§ Supplied information
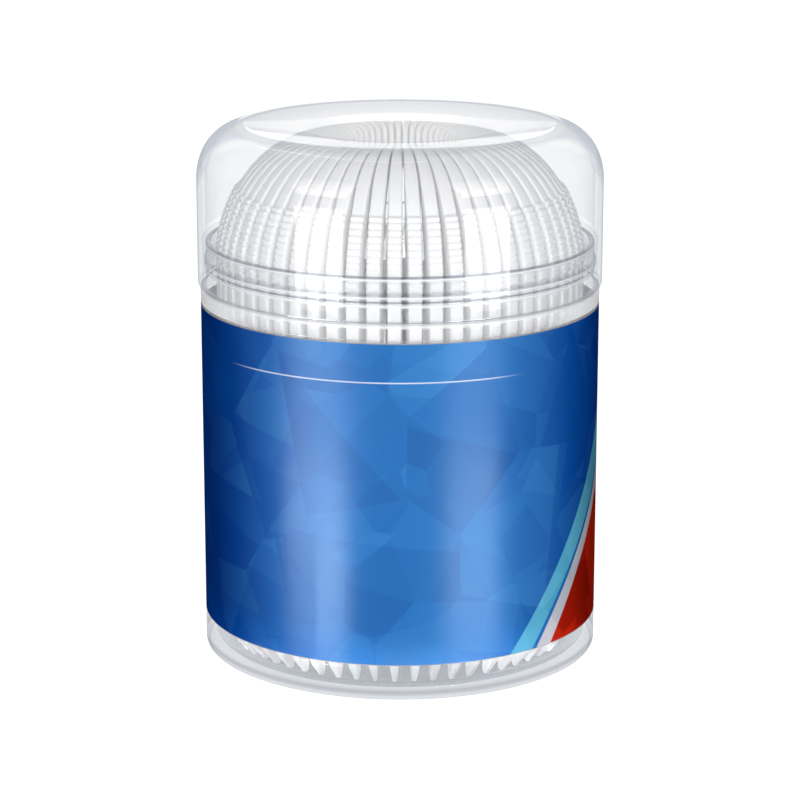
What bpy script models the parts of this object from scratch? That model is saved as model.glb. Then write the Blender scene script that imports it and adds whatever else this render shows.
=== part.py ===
"""Floss pick canister: a clear round body with a press-fit domed lid, a printed sleeve
around the body, and a ring of floss picks standing tail-down inside.

Metres, +Z up. The origin is the middle of the base, on the plane the canister stands on.
-Y is the front. Each pick is flat and lies in its own radial plane: its back faces the
wall and its strand faces the axis.
"""

import math

import bmesh
import bpy
from mathutils import Matrix, Vector

# ---------------------------------------------------------------- driving dimensions
SEGMENTS = 48  # facets round every turned piece, the same so that gaps stay even

# body
BODY_R = 0.03100  # outer wall
PANEL_R = 0.03055  # wall under the sleeve, set back so that the sleeve lies flush
INNER_R = 0.02950  # inside of the wall
PANEL_Z = (0.00525, 0.05535)
FOOT_IN, FOOT_OUT = 0.02640, 0.02890  # flat ring that the canister stands on
FOOT_RISE = 0.00030  # how far the middle of the base is raised off the table
FLOOR_TOP = 0.00110
SHOULDER_Z = 0.05780  # ledge that the lid comes down to
NECK_R, NECK_IN, NECK_TOP = 0.03010, 0.02930, 0.06480
BEAD_R, BEAD_Z = 0.03035, (0.06100, 0.06210)  # snap bead round the neck

# sleeve
SLEEVE_IN, SLEEVE_OUT = 0.03085, 0.03100
SLEEVE_Z = (0.00550, 0.05510)

# lid
LID_R, LID_IN = 0.03140, 0.03060
LID_BOTTOM, LID_TOP = 0.05810, 0.08260
SHOULDER_W, SHOULDER_H, SHOULDER_N = 0.00720, 0.00840, 2.1  # rounded shoulder
RIM_IN = 0.02310  # inner edge of the raised top rim
DISH = 0.00070  # depth of the dished top inside the rim
CEILING = 0.00080  # thickness of the dished top

# picks
PICKS = 57
FIRST_PICK = math.radians(-1.7)  # from the front, towards +X
PITCH = 2 * math.pi / PICKS
PICK_T = 0.00205  # thickness of a pick's handle
PICK_GAP = 0.00030  # least gap between two picks, where they crowd towards the axis
TAIL_R, TAIL_Z = 0.02640, 0.00140  # where the pointed tail stands
TAIL_T = 0.00075  # thickness of the tail's tip
BACK_R = 0.02850  # outer edge of the grip
BOW_Z, BOW_C = 0.05950, 0.01310  # the back curves in above this height, about this radius
BOW_TOP = 0.08080
BOW_W = 0.00340  # width of the bow's back
GRIP_Z = 0.05500  # where the grip begins, above the handle's waist
STRAND = (0.01030, 0.07790, 0.01350, 0.06280)  # r, z of its upper and its lower end
STRAND_R = 0.00022


# ---------------------------------------------------------------- helpers
def clear_scene():
    for ob in list(bpy.data.objects):
        bpy.data.objects.remove(ob, do_unlink=True)


def material(name, colour, roughness, transmission=0.0, ior=1.49):
    mat = bpy.data.materials.new(name)
    mat.use_nodes = True
    shader = mat.node_tree.nodes["Principled BSDF"]
    shader.inputs["Base Color"].default_value = (*colour, 1.0)
    shader.inputs["Roughness"].default_value = roughness
    shader.inputs["Metallic"].default_value = 0.0
    shader.inputs["Transmission Weight"].default_value = transmission
    shader.inputs["IOR"].default_value = ior
    mat.diffuse_color = (*colour, 1.0)
    return mat


def add_object(name, mesh, mat, location=(0, 0, 0), turn=0.0):
    ob = bpy.data.objects.new(name, mesh)
    bpy.context.scene.collection.objects.link(ob)
    if not mesh.materials:
        mesh.materials.append(mat)
    ob.location = location
    ob.rotation_euler = (0, 0, turn)
    return ob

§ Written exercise
Give the data again, exactly as it stands.

§ Result for this task
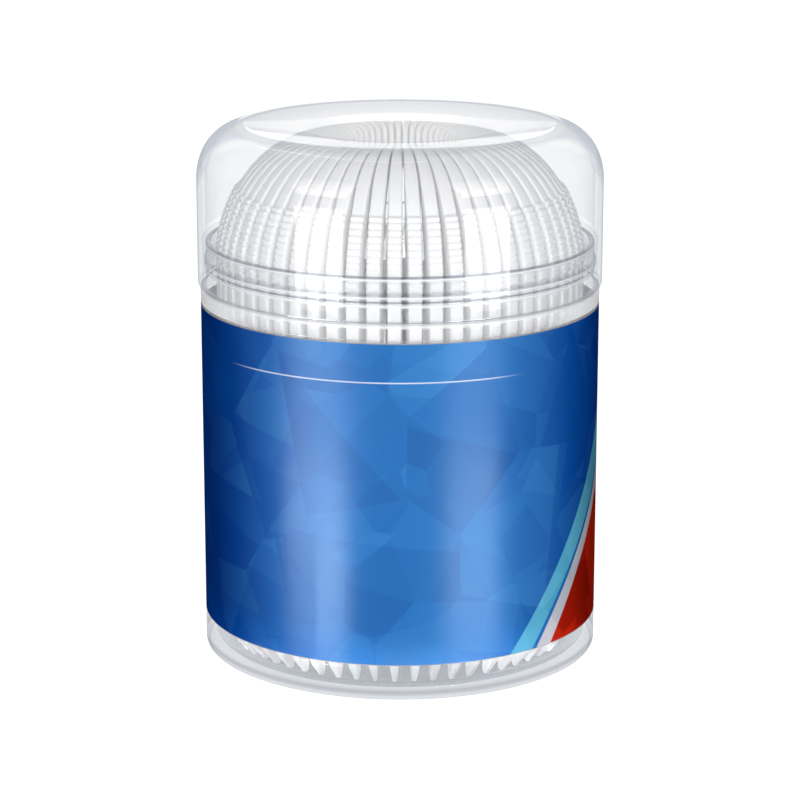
What bpy script models the parts of this object from scratch? That model is saved as model.glb. Then write the Blender scene script that imports it and adds whatever else this render shows.
=== part.py ===
"""Floss pick canister: a clear round body with a press-fit domed lid, a printed sleeve
around the body, and a ring of floss picks standing tail-down inside.

Metres, +Z up. The origin is the middle of the base, on the plane the canister stands on.
-Y is the front. Each pick is flat and lies in its own radial plane: its back faces the
wall and its strand faces the axis.
"""

import math

import bmesh
import bpy
from mathutils import Matrix, Vector

# ---------------------------------------------------------------- driving dimensions
SEGMENTS = 48  # facets round every turned piece, the same so that gaps stay even

# body
BODY_R = 0.03100  # outer wall
PANEL_R = 0.03055  # wall under the sleeve, set back so that the sleeve lies flush
INNER_R = 0.02950  # inside of the wall
PANEL_Z = (0.00525, 0.05535)
FOOT_IN, FOOT_OUT = 0.02640, 0.02890  # flat ring that the canister stands on
FOOT_RISE = 0.00030  # how far the middle of the base is raised off the table
FLOOR_TOP = 0.00110
SHOULDER_Z = 0.05780  # ledge that the lid comes down to
NECK_R, NECK_IN, NECK_TOP = 0.03010, 0.02930, 0.06480
BEAD_R, BEAD_Z = 0.03035, (0.06100, 0.06210)  # snap bead round the neck

# sleeve
SLEEVE_IN, SLEEVE_OUT = 0.03085, 0.03100
SLEEVE_Z = (0.00550, 0.05510)

# lid
LID_R, LID_IN = 0.03140, 0.03060
LID_BOTTOM, LID_TOP = 0.05810, 0.08260
SHOULDER_W, SHOULDER_H, SHOULDER_N = 0.00720, 0.00840, 2.1  # rounded shoulder
RIM_IN = 0.02310  # inner edge of the raised top rim
DISH = 0.00070  # depth of the dished top inside the rim
CEILING = 0.00080  # thickness of the dished top

# picks
PICKS = 57
FIRST_PICK = math.radians(-1.7)  # from the front, towards +X
PITCH = 2 * math.pi / PICKS
PICK_T = 0.00205  # thickness of a pick's handle
PICK_GAP = 0.00030  # least gap between two picks, where they crowd towards the axis
TAIL_R, TAIL_Z = 0.02640, 0.00140  # where the pointed tail stands
TAIL_T = 0.00075  # thickness of the tail's tip
BACK_R = 0.02850  # outer edge of the grip
BOW_Z, BOW_C = 0.05950, 0.01310  # the back curves in above this height, about this radius
BOW_TOP = 0.08080
BOW_W = 0.00340  # width of the bow's back
GRIP_Z = 0.05500  # where the grip begins, above the handle's waist
STRAND = (0.01030, 0.07790, 0.01350, 0.06280)  # r, z of its upper and its lower end
STRAND_R = 0.00022


# ---------------------------------------------------------------- helpers
def clear_scene():
    for ob in list(bpy.data.objects):
        bpy.data.objects.remove(ob, do_unlink=True)


def material(name, colour, roughness, transmission=0.0, ior=1.49):
    mat = bpy.data.materials.new(name)
    mat.use_nodes = True
    shader = mat.node_tree.nodes["Principled BSDF"]
    shader.inputs["Base Color"].default_value = (*colour, 1.0)
    shader.inputs["Roughness"].default_value = roughness
    shader.inputs["Metallic"].default_value = 0.0
    shader.inputs["Transmission Weight"].default_value = transmission
    shader.inputs["IOR"].default_value = ior
    mat.diffuse_color = (*colour, 1.0)
    return mat


def add_object(name, mesh, mat, location=(0, 0, 0), turn=0.0):
    ob = bpy.data.objects.new(name, mesh)
    bpy.context.scene.collection.objects.link(ob)
    if not mesh.materials:
        mesh.materials.append(mat)
    ob.location = location
    ob.rotation_euler = (0, 0, turn)
    return ob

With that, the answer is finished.